Wednesday, February 19, 2014

Jack London: An American Life by Earle Labor

Finally, a definitive biography
Jack London has been the subject of many biographies, but no one’s ever really succeeded in producing a balanced, authoritative account of his life. Earle Labor was one of the first scholars to recognize the literary value of London’s writings and has been a leader in Jack London studies for decades. Jack London: An American Life, published at the tail end of 2013, is the culmination of Labor’s career and likely the best overall biography of London ever written.

Unlike so many previous London biographers, Labor doesn’t have an axe to grind or a sexy thesis to push, like “Jack London committed suicide,” (see Irving Stone’s Sailor on Horseback) or “Jack London had a homosexual relationship” (see James L. Haley’s Wolf). In the preface, Labor asserts that London’s success was a uniquely American phenomenon and a fortuitous product of his times. Yet Labor never really defends this thesis. He simply presents the events of London’s life in as clear and comprehensive a manner as possible, and let’s the reader judge for himself. Labor has read everything that exists on London and has interacted personally with many of the man’s friends and family. He takes the varying accounts, perspectives, and anecdotes from this multitude of sources, reconciles them with one another, and unites them into a cohesive life story. The result is incredibly detail-heavy, but never boring. I have read almost everything London’s ever written, as well as several biographies, but while reading Labor’s version I managed to learn something new on nearly every page.

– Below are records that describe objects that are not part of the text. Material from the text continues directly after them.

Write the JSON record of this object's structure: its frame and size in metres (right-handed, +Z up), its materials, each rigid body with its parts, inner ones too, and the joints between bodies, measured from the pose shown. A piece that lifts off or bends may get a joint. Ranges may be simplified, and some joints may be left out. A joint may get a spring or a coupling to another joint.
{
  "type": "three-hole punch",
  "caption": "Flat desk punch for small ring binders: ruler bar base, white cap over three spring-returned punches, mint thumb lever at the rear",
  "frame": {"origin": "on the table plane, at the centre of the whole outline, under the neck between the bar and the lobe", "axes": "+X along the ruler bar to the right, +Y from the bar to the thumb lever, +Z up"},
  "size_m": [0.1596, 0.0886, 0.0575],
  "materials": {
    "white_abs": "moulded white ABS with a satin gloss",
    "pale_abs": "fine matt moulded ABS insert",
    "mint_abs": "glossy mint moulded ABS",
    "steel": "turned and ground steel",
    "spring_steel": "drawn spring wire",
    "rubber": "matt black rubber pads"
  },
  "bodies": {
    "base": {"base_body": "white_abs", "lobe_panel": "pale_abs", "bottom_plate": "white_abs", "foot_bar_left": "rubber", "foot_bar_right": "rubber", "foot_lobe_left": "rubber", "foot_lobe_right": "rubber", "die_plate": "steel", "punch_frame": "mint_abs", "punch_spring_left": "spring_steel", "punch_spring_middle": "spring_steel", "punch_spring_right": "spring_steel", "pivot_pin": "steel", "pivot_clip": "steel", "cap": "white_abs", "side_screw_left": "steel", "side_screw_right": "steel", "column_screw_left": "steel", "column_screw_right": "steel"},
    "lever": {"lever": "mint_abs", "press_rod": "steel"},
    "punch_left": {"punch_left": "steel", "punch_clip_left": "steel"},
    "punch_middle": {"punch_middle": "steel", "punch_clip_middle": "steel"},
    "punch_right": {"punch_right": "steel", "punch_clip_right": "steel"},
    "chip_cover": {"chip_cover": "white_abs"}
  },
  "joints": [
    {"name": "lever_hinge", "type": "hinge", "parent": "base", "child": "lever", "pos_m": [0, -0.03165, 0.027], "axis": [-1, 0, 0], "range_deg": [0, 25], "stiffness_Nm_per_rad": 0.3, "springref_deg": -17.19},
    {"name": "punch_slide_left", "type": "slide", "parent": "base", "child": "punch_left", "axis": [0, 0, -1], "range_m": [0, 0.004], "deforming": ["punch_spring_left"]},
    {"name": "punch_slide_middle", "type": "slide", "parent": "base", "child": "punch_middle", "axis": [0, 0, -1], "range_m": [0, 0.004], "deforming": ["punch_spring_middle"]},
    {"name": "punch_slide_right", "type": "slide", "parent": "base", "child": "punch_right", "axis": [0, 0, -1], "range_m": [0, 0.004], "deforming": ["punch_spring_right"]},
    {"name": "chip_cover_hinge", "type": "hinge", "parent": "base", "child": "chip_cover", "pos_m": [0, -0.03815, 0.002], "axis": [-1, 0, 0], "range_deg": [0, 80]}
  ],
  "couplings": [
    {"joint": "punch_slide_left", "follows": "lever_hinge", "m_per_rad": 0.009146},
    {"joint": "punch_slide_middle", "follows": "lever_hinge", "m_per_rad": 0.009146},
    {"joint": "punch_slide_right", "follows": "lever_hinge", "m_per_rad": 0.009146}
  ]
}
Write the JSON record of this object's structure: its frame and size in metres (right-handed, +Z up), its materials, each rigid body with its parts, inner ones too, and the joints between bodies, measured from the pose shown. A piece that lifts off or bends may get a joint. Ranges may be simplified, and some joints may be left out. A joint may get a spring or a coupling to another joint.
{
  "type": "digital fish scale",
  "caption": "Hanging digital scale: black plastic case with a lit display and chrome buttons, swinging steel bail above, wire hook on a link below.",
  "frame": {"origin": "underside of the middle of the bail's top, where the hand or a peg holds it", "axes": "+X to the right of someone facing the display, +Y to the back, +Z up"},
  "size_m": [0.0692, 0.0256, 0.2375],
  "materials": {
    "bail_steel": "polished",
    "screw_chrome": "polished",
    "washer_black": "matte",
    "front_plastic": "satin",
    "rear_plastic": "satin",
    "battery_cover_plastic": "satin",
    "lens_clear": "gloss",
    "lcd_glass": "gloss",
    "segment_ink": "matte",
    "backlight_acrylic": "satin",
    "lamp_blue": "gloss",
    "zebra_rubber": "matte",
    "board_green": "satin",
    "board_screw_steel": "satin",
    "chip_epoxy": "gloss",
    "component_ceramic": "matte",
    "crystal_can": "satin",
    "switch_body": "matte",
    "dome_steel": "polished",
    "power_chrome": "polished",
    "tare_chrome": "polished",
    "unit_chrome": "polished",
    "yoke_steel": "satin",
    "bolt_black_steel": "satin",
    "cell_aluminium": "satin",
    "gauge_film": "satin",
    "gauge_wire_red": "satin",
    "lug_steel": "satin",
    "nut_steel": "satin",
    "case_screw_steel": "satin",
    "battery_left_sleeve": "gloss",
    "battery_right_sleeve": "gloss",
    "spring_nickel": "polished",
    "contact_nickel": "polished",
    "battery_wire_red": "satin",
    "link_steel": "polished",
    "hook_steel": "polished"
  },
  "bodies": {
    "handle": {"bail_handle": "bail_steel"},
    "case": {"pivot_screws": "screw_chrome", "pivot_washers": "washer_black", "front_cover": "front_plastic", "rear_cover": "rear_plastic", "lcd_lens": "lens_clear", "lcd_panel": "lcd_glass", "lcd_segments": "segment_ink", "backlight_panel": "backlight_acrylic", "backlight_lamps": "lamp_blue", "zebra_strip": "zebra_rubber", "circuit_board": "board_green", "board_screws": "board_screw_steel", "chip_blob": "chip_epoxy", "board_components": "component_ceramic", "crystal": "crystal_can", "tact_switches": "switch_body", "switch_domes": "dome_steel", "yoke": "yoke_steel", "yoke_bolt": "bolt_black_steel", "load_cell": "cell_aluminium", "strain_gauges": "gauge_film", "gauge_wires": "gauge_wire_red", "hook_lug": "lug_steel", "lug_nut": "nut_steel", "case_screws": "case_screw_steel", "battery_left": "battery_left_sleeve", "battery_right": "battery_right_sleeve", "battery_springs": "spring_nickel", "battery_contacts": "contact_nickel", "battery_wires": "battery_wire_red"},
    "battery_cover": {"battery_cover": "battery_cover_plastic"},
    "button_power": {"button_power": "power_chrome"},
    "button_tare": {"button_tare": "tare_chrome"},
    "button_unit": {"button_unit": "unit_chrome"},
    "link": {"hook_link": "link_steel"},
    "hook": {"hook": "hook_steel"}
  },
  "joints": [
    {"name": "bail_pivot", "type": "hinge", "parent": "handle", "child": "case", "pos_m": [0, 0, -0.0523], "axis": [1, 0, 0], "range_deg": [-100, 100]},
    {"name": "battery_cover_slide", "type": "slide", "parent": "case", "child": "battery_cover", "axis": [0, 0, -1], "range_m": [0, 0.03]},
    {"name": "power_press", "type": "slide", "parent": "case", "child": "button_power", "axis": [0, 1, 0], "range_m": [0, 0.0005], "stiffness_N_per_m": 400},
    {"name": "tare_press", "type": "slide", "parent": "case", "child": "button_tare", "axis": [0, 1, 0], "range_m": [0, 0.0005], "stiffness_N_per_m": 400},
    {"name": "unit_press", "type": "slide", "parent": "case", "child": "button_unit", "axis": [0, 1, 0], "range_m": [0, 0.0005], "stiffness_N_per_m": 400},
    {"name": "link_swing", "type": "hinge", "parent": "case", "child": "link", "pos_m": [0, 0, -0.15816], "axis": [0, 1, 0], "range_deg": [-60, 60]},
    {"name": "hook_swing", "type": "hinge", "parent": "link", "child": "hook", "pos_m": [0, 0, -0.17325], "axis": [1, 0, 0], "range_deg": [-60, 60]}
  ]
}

There’s not a whole lot of literary criticism in this book. Labor has already covered that in other volumes, and there isn’t much room for it here. London’s life was every but as exciting and adventure-filled as one of his novels. The diverse stages of his life—writer, sailor, hobo, oyster pirate, gold seeker, socialist statesman, war correspondent, world traveler, rancher—are familiar to any London fan, but how they all fit together is often a confusing puzzle. Labor doesn’t play games with the chronology and clearly shows how all these fascinating episodes coalesce into the overall arc of London’s life. Though Labor has devoted his entire life to the study of Jack London, this is no exercise in hero worship. The biographer has plenty of praise for his subject’s accomplishments, but doesn’t shy away from his faults. At times Labor dwells on certain events longer than he should. There are four complete chapters on the cruise of the Snark, for example, and he devotes far more ink than necessary to some obscure essays, like “The Golden Poppy.” Yet, as a diehard fan of London, I can forgive sins of inclusion far more easily than sins of omission. Thanks to Labor’s relentless thoroughness, the reader really gets a clear sense of what daily life was like for London and his wife Charmian, through times both extraordinary and mundane.

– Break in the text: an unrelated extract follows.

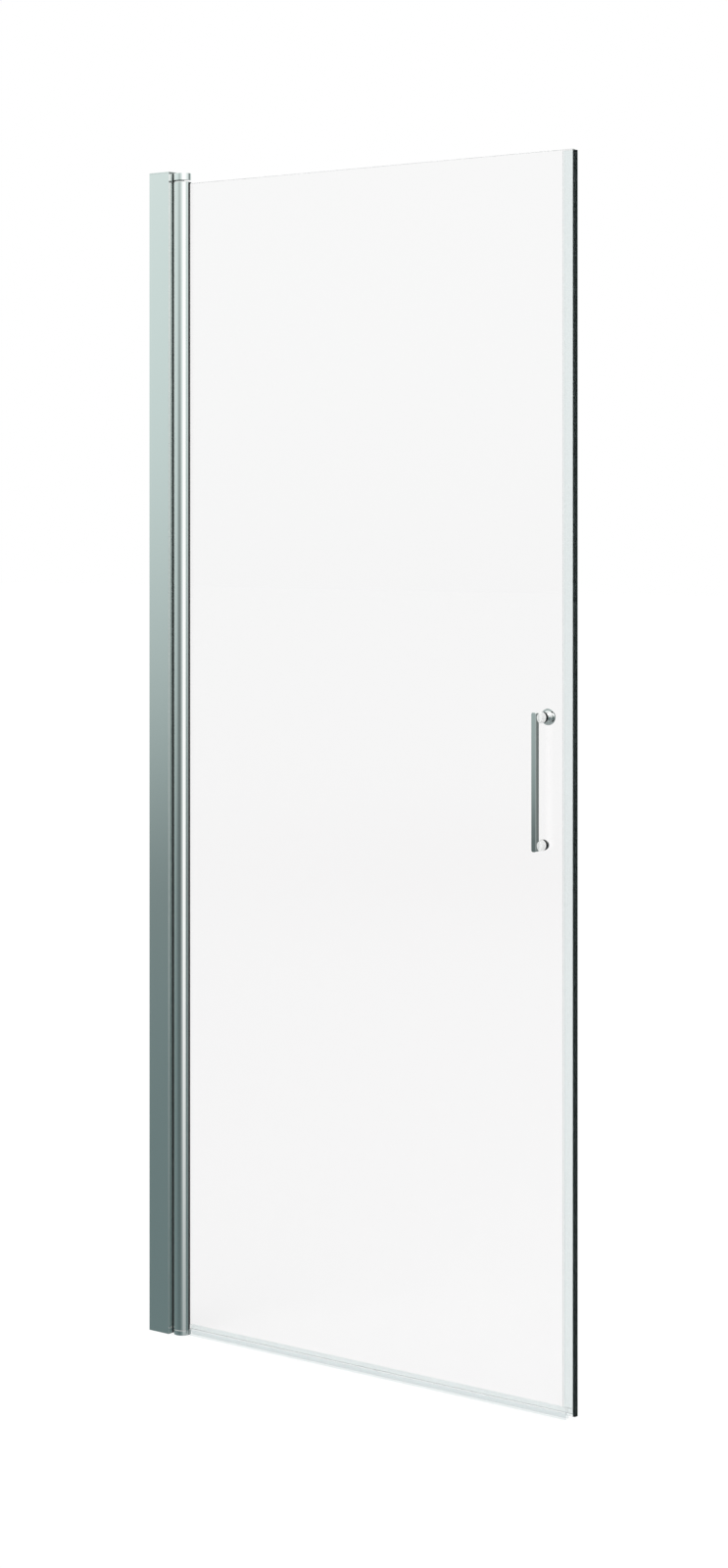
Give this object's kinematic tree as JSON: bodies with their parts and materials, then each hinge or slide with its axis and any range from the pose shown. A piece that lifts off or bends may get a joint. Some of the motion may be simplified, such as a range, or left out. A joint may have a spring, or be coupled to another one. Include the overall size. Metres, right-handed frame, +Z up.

One inconvenience to the serious reader results from an editorial rather than an authorial choice. Labor supports his research with copious notes, but the publisher—as is far too common these days—commits the annoying sin of not including reference numbers to the notes within the text (at least in the ebook edition), as if a few superscript numerals would scare readers away from buying the book.

The best way to learn about Jack London is to read his own works. Beyond that, if you’re only going to read one biography of London, this is the one to read. London’s perspective on his own life was far from impartial, and he didn’t always adhere to the facts, but, lucky for us, we now have Labor’s book to set the record straight.